# Provided material
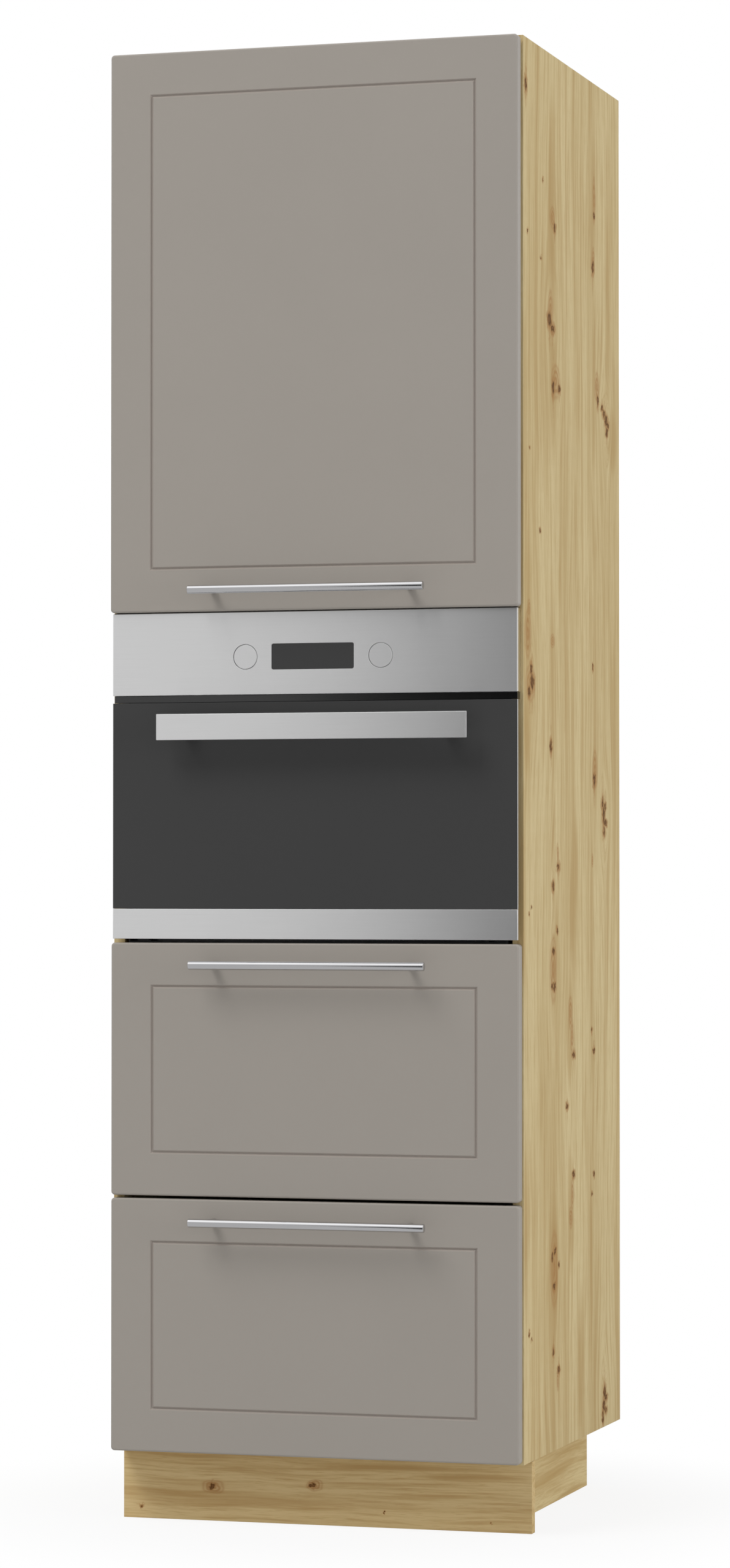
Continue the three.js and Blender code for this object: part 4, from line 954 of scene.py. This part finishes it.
# %% Display, glass, trim and vent strip
def rounded_plate(name, node, materials, body, edge, corner=0.0):
    """A thin plate that faces -Y, with softened edges; its left and right sides get the last material."""
    low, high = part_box(node)
    bm = new_block(low, high)
    if corner:
        round_edges(bm, edges_along_y(bm), corner, 8)
    round_edges(bm, outline_edges(bm, low.y), edge, 3)
    bm.normal_update()
    for face in bm.faces:
        face.material_index = len(materials) - 1 if abs(face.normal.x) > 0.9 else 0
    return finish_piece(name, bm, materials, body, node)


rounded_plate("display_glass", "oven_display", [dark_glass], "carcass", 0.3 * MM, WINDOW_CORNER)
rounded_plate("door_glass", "oven_door_glass", [dark_glass, ground_edge], "oven_door", 0.7 * MM)
rounded_plate("door_trim", "oven_door_trim", [steel], "oven_door", 0.8 * MM)
rounded_plate("vent_strip", "oven_vent_strip", [vent_black], "carcass", 0.4 * MM)
glass_low, glass_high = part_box("oven_door_glass")
print("door glass width in mm:", round((glass_high.x - glass_low.x) / MM))

# %% Oven handle
POST_INSET = 36 * MM
POST_HALF = Vector((6 * MM, 0, 10 * MM))
GRIP_THICKNESS = 4 * MM
grip_low, grip_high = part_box("oven_door_handle")
grip_middle = middle_of("oven_door_handle").z
bm = bmesh.new()
plate = add_block(bm, grip_low, (grip_high.x, grip_low.y + GRIP_THICKNESS, grip_high.z))
round_edges(bm, edges_of(plate), PRESSED_EDGE, 3)
for x in (grip_low.x + POST_INSET, grip_high.x - POST_INSET):
    near_middle = Vector((x, grip_low.y + GRIP_THICKNESS / 2, grip_middle))
    post = add_block(bm, near_middle - POST_HALF, Vector((x, grip_high.y, grip_middle)) + POST_HALF)
    round_edges(bm, edges_of(post), 1 * MM, 3)
finish_piece("oven_grip", bm, [steel], "oven_door", "oven_door_handle")
print("oven handle length in mm:", round((grip_high.x - grip_low.x) / MM))

# %% [markdown]
# ## The oven's back
#
# From behind, the niche is open and shows the oven's sheet metal casing. A plain sheet would
# look unfinished, so it gets what such a casing has: the domed cover of the fan's motor,
# pressed cooling louvres, a row of screws round its edge and a moulded cover for the mains
# terminals. They are all low, so that they stay well inside the carcass.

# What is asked
Return nothing but the lines from the start of the listing above through the line containing "grip_low.x) / MM))", exactly as given.

# Answer below
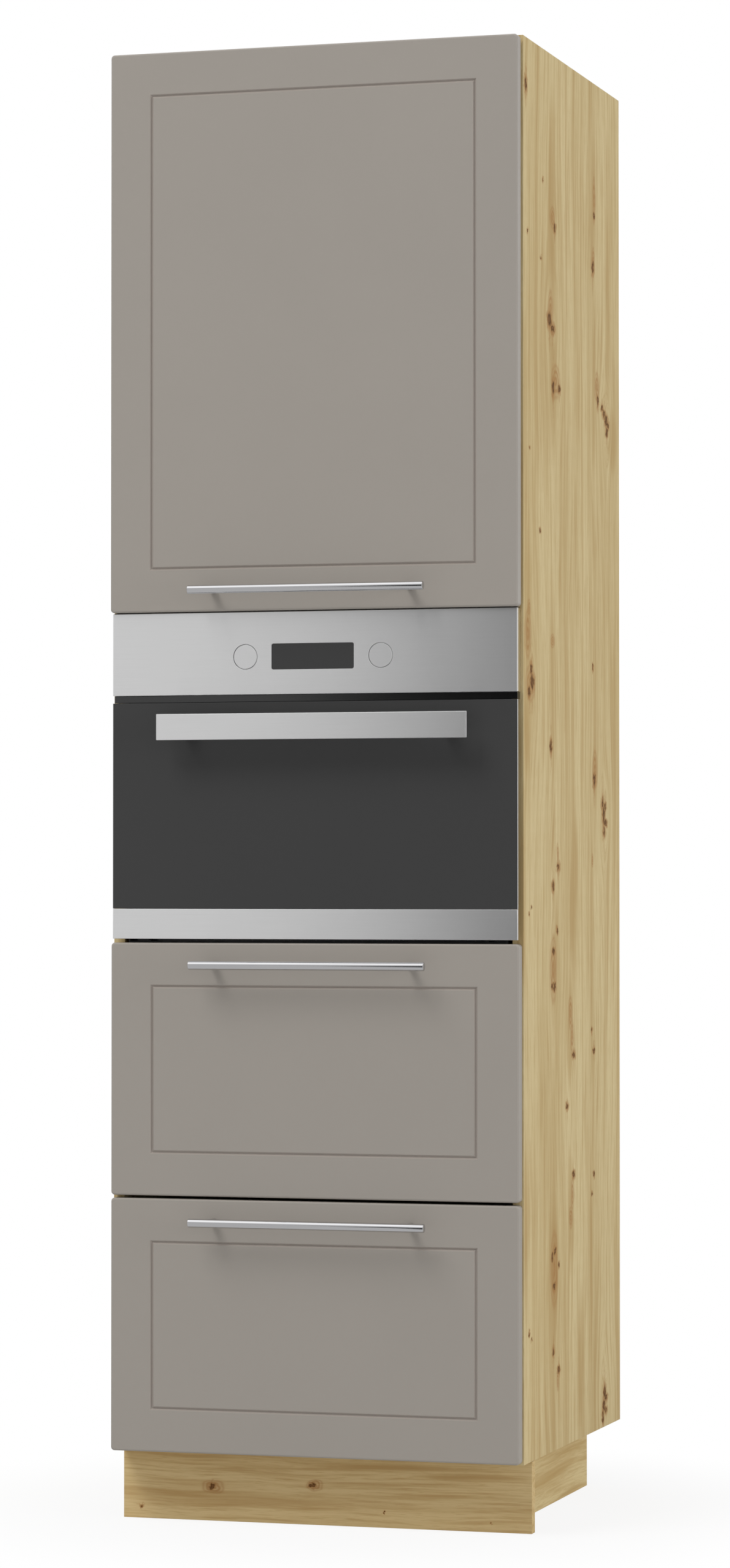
Continue the three.js and Blender code for this object: part 4, from line 954 of scene.py. This part finishes it.
# %% Display, glass, trim and vent strip
def rounded_plate(name, node, materials, body, edge, corner=0.0):
    """A thin plate that faces -Y, with softened edges; its left and right sides get the last material."""
    low, high = part_box(node)
    bm = new_block(low, high)
    if corner:
        round_edges(bm, edges_along_y(bm), corner, 8)
    round_edges(bm, outline_edges(bm, low.y), edge, 3)
    bm.normal_update()
    for face in bm.faces:
        face.material_index = len(materials) - 1 if abs(face.normal.x) > 0.9 else 0
    return finish_piece(name, bm, materials, body, node)


rounded_plate("display_glass", "oven_display", [dark_glass], "carcass", 0.3 * MM, WINDOW_CORNER)
rounded_plate("door_glass", "oven_door_glass", [dark_glass, ground_edge], "oven_door", 0.7 * MM)
rounded_plate("door_trim", "oven_door_trim", [steel], "oven_door", 0.8 * MM)
rounded_plate("vent_strip", "oven_vent_strip", [vent_black], "carcass", 0.4 * MM)
glass_low, glass_high = part_box("oven_door_glass")
print("door glass width in mm:", round((glass_high.x - glass_low.x) / MM))

# %% Oven handle
POST_INSET = 36 * MM
POST_HALF = Vector((6 * MM, 0, 10 * MM))
GRIP_THICKNESS = 4 * MM
grip_low, grip_high = part_box("oven_door_handle")
grip_middle = middle_of("oven_door_handle").z
bm = bmesh.new()
plate = add_block(bm, grip_low, (grip_high.x, grip_low.y + GRIP_THICKNESS, grip_high.z))
round_edges(bm, edges_of(plate), PRESSED_EDGE, 3)
for x in (grip_low.x + POST_INSET, grip_high.x - POST_INSET):
    near_middle = Vector((x, grip_low.y + GRIP_THICKNESS / 2, grip_middle))
    post = add_block(bm, near_middle - POST_HALF, Vector((x, grip_high.y, grip_middle)) + POST_HALF)
    round_edges(bm, edges_of(post), 1 * MM, 3)
finish_piece("oven_grip", bm, [steel], "oven_door", "oven_door_handle")
print("oven handle length in mm:", round((grip_high.x - grip_low.x) / MM))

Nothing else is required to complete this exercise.